Edit: I have been beating this drum since matt_cutts was in Google and used to frequent HN and so I think it is relatively clear that Google does not care about the quality of the search results.
So many times I'll often search something on Kagi, get no results, and tag on the "!g" at the end to see what would happen. Of course, I get a ton of results that have nothing to do with what I was searching for. I love Kagi.
We've reached a point where if an "alternative" search engine can't find something, then neither can Google.
Kagi uses results from almost every search engine in the world plus its own results. If you can not find something on Kagi, it is likely you will not be able to find it anywhere.
Returning random unrelated garbage does not mean you have a higher chance of finding what you're looking for, it just means you're going to waste time sifting through useless noise.
And that is time you don't spend on refining your query, so it makes you actually less effective at searching if you consider people do not have infinite time.
No data is better than bad data
You also have a higher chance of wasting a great deal of time combing through useless results when no clear answer exists for your query.
A decent library returns nothing if you ask something absurd. A decent professor nudges you to the correct path if you're wrong on your reasoning.
A decent search engine should do the same, be able to tell that you're doing something wrong, and do better if you want some answers.
If we balk at AI when it hallucinates, we should balk at search engines when they hallucinate, too.

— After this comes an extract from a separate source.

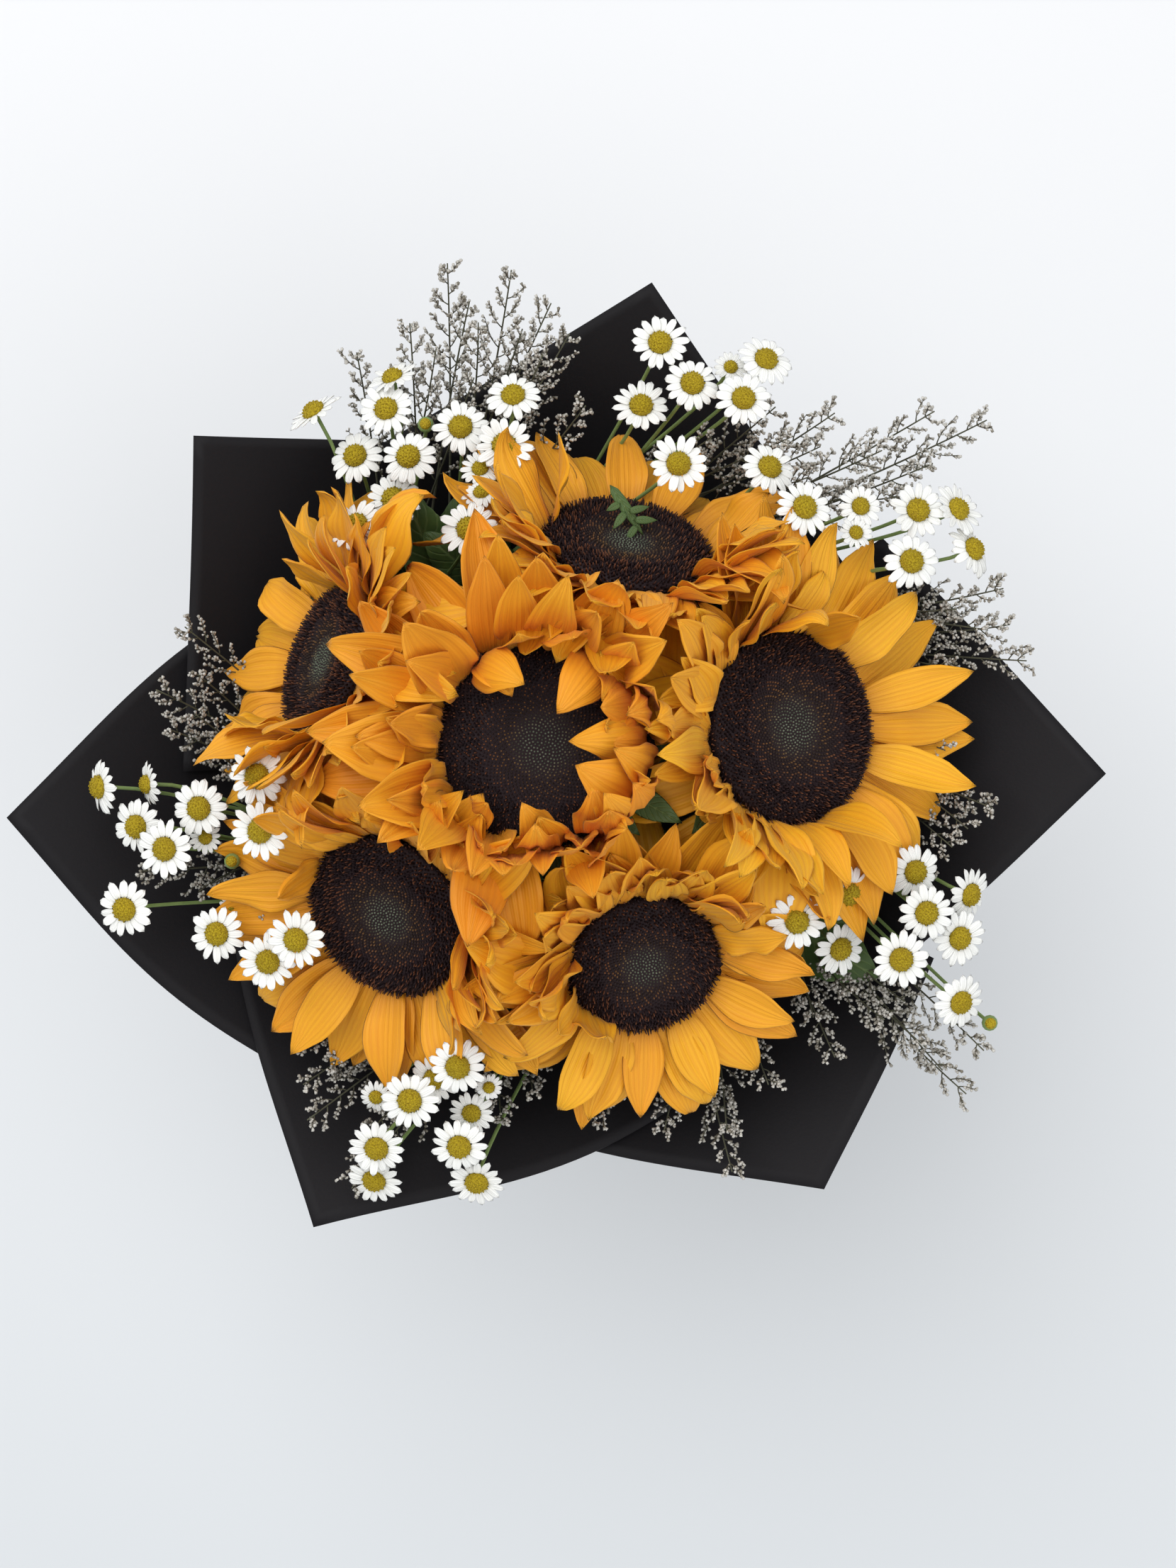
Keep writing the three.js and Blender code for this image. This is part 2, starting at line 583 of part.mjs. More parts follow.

Kagi does the correct thing, IMHO.
You have a higher chance of finding something. I think you actually have a lower chance of finding what you want if it returns irrelevant results, because then you have to spend time manually evaluate and decide that the results are irrelevant before making another query.

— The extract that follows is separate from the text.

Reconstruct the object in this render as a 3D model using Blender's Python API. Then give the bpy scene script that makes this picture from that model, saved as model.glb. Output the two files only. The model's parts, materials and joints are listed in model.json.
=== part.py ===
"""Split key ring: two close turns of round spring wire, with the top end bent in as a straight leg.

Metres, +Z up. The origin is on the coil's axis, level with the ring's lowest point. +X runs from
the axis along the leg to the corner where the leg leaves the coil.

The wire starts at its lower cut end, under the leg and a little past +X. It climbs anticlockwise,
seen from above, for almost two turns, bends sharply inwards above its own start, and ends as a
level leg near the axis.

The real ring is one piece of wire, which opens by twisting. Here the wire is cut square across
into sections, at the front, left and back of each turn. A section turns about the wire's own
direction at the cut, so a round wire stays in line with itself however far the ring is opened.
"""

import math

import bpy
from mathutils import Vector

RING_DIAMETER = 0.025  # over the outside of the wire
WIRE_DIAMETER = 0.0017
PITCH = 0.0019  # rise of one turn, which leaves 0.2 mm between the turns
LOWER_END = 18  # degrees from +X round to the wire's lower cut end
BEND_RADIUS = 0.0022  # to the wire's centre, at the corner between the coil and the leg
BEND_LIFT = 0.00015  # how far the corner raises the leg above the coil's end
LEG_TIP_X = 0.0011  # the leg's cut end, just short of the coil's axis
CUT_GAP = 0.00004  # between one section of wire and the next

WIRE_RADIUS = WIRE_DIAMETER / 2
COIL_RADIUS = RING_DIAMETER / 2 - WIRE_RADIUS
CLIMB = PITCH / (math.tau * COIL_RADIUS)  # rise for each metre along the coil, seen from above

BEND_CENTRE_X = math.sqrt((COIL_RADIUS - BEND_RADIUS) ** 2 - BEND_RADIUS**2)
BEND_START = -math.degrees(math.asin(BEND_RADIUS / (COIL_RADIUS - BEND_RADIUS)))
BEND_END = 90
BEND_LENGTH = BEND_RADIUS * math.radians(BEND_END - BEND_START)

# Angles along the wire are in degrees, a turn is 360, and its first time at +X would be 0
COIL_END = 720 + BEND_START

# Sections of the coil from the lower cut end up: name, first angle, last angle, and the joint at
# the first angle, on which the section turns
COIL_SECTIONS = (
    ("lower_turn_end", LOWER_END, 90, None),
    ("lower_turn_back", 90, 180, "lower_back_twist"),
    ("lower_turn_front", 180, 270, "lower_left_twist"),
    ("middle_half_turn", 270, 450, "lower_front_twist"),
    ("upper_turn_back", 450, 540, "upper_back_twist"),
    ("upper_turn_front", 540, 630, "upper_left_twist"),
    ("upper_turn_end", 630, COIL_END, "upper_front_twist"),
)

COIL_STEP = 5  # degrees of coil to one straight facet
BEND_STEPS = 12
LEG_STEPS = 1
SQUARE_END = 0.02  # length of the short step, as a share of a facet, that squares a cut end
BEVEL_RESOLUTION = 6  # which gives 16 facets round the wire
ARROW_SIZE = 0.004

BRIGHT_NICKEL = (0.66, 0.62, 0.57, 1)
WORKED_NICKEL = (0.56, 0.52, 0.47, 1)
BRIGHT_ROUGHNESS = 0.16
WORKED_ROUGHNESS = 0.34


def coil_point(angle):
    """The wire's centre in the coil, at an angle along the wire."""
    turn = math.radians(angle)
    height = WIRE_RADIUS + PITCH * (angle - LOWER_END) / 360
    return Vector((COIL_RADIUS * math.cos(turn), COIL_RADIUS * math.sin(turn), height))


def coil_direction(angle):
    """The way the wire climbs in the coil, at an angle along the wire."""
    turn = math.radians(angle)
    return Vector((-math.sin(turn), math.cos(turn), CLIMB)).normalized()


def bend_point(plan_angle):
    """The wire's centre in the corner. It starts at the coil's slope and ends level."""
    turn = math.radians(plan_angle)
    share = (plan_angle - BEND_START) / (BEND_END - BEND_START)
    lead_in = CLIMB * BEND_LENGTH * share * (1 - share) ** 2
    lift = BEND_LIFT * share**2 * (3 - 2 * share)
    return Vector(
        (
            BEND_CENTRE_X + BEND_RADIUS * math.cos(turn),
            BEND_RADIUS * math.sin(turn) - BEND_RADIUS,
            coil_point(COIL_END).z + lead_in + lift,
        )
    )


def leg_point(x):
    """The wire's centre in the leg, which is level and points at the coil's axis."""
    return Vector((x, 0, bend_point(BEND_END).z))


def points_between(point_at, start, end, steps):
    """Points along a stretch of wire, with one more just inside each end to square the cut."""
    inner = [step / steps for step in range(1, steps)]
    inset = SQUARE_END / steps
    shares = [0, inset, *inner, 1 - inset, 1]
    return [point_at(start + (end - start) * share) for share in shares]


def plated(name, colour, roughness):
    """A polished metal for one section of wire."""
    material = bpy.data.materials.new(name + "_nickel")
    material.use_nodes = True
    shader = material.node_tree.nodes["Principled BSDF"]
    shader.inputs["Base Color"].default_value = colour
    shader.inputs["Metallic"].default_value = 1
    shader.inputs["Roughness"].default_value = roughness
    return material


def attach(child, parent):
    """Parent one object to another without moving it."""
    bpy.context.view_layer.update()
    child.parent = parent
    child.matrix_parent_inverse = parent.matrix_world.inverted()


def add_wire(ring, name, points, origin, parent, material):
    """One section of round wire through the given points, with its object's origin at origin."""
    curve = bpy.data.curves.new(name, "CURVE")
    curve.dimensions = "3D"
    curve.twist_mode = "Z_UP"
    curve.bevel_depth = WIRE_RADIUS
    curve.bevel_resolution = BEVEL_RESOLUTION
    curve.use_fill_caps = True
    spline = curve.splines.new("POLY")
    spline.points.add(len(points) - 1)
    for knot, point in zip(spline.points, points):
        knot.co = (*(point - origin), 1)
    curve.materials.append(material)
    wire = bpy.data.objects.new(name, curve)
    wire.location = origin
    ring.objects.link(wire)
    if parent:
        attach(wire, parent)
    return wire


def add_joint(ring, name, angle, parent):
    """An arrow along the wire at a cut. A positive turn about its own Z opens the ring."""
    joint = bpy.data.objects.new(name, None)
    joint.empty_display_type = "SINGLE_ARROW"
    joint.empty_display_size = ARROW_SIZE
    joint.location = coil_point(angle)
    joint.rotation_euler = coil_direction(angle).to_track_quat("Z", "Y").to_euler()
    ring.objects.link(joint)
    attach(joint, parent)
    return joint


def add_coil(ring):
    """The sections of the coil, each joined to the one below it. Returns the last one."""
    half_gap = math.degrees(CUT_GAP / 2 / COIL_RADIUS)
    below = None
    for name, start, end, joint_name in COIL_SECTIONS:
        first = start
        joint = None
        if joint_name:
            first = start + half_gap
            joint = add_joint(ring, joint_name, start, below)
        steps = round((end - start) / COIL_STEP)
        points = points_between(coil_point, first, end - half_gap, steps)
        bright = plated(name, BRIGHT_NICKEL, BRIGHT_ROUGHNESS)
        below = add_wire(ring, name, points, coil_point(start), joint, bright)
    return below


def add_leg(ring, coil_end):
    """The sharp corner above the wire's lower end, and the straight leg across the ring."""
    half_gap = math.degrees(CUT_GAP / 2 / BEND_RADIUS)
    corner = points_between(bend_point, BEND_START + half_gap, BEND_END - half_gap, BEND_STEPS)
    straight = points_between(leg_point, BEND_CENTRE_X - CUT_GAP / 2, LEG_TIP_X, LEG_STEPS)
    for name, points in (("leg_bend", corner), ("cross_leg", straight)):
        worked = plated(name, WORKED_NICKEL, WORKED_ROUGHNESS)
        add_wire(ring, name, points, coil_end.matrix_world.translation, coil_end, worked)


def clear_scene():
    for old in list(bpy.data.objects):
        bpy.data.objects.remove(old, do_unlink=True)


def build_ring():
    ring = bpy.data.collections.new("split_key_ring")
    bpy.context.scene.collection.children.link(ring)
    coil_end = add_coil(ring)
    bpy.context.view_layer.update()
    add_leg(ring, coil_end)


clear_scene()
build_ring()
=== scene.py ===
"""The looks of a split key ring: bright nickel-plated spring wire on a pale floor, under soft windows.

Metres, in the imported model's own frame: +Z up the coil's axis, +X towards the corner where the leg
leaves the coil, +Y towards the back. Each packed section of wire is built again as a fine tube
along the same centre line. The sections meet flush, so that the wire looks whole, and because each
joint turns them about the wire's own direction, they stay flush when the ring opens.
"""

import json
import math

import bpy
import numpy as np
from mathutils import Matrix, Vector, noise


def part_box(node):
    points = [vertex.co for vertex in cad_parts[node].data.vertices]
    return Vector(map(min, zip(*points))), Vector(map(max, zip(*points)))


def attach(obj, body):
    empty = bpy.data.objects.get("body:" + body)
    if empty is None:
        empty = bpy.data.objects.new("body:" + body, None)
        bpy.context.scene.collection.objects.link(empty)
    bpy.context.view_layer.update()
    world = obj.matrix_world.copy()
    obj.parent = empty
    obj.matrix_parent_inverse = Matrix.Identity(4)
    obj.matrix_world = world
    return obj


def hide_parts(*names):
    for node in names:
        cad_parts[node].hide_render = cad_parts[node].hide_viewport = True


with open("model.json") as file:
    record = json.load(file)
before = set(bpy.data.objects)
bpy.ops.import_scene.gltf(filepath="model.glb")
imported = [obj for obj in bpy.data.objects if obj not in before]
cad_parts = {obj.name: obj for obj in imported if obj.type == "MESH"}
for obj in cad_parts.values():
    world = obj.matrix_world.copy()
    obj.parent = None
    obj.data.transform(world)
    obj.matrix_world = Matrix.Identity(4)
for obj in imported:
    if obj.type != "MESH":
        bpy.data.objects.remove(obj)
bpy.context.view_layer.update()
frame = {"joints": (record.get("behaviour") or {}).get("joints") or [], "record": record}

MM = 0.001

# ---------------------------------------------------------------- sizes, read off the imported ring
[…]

Then it should suggest a better one and then evaluate the query anyway.
WHY?! That's the opposite of it's job!
I have an account with a username that is spelled very similarly to a real word. Google will suggest searching for the real word instead. If you do that though, you'll never find the username!
I'm tired of people saying the computer should not do what I tell it to. It's like children who won't even attempt a multiple choice test because they aren't 100% sure
I feel like you're arguing against yourself.

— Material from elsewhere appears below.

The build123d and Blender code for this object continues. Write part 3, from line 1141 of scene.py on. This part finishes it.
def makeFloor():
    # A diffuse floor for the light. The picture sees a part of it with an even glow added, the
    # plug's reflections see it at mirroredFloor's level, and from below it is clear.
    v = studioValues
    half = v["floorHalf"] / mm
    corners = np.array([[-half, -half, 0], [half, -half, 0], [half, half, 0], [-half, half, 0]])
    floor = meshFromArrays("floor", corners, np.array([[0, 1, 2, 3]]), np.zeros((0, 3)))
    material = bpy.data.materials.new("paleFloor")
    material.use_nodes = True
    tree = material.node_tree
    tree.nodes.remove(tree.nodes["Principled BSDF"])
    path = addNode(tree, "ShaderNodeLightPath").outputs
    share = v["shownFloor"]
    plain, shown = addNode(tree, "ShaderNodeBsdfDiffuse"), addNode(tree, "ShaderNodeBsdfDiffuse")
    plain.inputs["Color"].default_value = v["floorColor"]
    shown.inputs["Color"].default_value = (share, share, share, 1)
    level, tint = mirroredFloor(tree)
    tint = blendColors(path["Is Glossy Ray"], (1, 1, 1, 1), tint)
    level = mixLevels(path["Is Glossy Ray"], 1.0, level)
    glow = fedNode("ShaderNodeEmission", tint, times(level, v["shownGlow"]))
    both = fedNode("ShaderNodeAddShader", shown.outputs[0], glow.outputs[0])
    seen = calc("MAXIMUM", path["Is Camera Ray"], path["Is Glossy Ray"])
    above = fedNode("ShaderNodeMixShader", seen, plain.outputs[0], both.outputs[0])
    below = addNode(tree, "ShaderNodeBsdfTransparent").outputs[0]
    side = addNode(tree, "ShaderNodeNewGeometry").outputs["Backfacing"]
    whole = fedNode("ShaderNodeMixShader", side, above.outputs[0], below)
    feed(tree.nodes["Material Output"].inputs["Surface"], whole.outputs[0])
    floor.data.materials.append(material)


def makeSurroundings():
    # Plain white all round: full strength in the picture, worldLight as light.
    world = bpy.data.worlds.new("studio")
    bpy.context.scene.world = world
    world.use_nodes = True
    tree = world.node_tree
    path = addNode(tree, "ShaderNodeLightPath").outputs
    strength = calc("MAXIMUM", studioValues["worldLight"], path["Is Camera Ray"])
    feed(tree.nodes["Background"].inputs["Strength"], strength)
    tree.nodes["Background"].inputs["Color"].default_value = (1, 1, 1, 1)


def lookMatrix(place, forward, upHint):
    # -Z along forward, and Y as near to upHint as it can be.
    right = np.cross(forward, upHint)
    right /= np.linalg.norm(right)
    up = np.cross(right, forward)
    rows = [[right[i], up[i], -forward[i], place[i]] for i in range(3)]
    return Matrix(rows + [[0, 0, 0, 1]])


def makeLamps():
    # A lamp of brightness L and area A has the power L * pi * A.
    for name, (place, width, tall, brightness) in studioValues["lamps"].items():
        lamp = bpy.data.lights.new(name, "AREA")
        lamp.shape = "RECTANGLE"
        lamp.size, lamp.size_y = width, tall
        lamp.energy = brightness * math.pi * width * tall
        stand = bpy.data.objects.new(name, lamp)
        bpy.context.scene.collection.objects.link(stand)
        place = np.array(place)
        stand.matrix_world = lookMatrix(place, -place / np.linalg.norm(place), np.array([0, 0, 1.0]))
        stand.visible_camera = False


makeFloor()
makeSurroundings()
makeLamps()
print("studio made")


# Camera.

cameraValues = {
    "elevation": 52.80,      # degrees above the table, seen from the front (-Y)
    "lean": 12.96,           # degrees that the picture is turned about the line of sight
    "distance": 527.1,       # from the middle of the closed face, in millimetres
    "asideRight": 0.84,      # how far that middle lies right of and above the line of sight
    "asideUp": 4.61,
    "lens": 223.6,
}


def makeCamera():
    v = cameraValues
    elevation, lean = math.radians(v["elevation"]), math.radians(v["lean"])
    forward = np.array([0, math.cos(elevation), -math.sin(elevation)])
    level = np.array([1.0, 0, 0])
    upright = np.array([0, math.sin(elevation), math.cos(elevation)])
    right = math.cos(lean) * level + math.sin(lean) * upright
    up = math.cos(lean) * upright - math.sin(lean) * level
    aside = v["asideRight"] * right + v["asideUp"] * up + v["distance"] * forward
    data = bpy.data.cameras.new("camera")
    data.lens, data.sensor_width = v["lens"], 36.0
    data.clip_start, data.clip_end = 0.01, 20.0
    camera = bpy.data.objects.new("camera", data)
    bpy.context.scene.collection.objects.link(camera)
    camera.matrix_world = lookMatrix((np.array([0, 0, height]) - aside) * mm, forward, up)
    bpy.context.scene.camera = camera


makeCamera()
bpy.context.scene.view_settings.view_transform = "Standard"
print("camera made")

> I feel like you're arguing against yourself.
Hacker News in a nutshell.
the irony in this comment is delicious :-)
It's sillier if you imagine the query in SQL. How can the database fulfill both "all queries have at least one row" and also "your WHERE clauses are interpreted exactly?"
What are you talking about? Have you ever worked with full text search?
I'm saying I don't like high cutoffs of similarity scores. I have no idea what you're talking about.
Very very few queries should have _literally zero results_. Surely you have at least a few words in common with something
I don't understand what you mean.
I'm saying if you have a query that returns a similarity score, I don't want only results with > 0.1. I want all the results returned
Google does this, and they suck at it, unless you just spelled a word wrong. Do a niche or very specific query, for which Google has no answer and it will, without fail, remove the most relevant keyword and give you a bunch of junk results.
And actually, if you misspell a word, Kagi will suggest that alternative, too.
Have you never copied and pasted an error code into Google and have it return zero or only 1 or 2 results?
It’s terrible but far better than getting 100’s of irrelevant results because Google decided two words out of 10 in your query were the only ones that matter.
I actually have had this happen and it's infuriating.
I've had queries of copy+pasted errors with zero results, but playing around with it a bit just to find a github result that was only like two words off.
Surely the similarity to the one on github would still have it ranked on the first page?
No the hell not. It should do what I tell it to. For a search engine that is to show me what it has about the query I input. If that is nothing, that's what it should show. It should not show me entirely unrelated results, ads, or what it "think" I meant. Not its job.
That's what I said. "then evaluate the query anyway." I should have added "original" to that statement
I'm saying I don't want similarity cutoffs. Most FTS methods involve a similarity score, I'm saying I don't want only results with > 0.1 similarity. I want all of them that were returned.
I'm NOT saying it should somehow inject results that didn't originate from the original FTS query.
You are confusing search and text generation.
Like search for things you did not search for...?
I used to get no results all the time, and it was very useful! Unfortunately, that seems to be happening less frequently for me. In verbatim mode with personalized results off, I noticed Kagi not respecting quotes for phrases. Google will ignore my search parameters intended to reduce results for free, so... :-/
Yeah more and more Kagi seems to be trying to give me the same trash results Google did while ignoring parts of my search parameters.
I have never asked for or even wanted "personalized" results, because on Kagi and everywhere else, personalized is shorthand for "very very poor guesses". It's very frustrating.
Turning personalization off just turns off custom redirects and any website ranking adjustments you've made. That's really the only personalization we have for results.
disclaimer: I work for Kagi
If you have specific examples, I think kagi team would like to hear about, I would suggest that you open post them in support website [1] and I'm sure they will look into the details.
[1] https://kagifeedback.org/
Hopefully it's a bug!
Noooooo, you’re breaking my heart.
Do they charge for empty searches? If they charge for it, I agree at least something should be returned.
Why? If it isn't relevant, you gain nothing. The information that nothing was found might even be better for you than "something".
I strongly disagree on this. If a search with no results costs them about the same amount of compute as one with results, then satisfying that requirement would give them a commercial incentive to lie to you about whether they have any good results for you, and to waste your time scrolling through bad results. Your time doing so is almost certainly worth more than what the search itself cost you.
As a recent paid user of Kagi, this is one of the things I love!
Yes but there's a >0% chance that you'll click on a potentially sponsored link (or a non-sponsored link to a page that itself contains ads) when you instead see a bunch of unrelated results. It makes financial sense to show random results vs not showing anything.
Google will still do this if you search a gnarly enough string. I do prefer the Kagi interface though.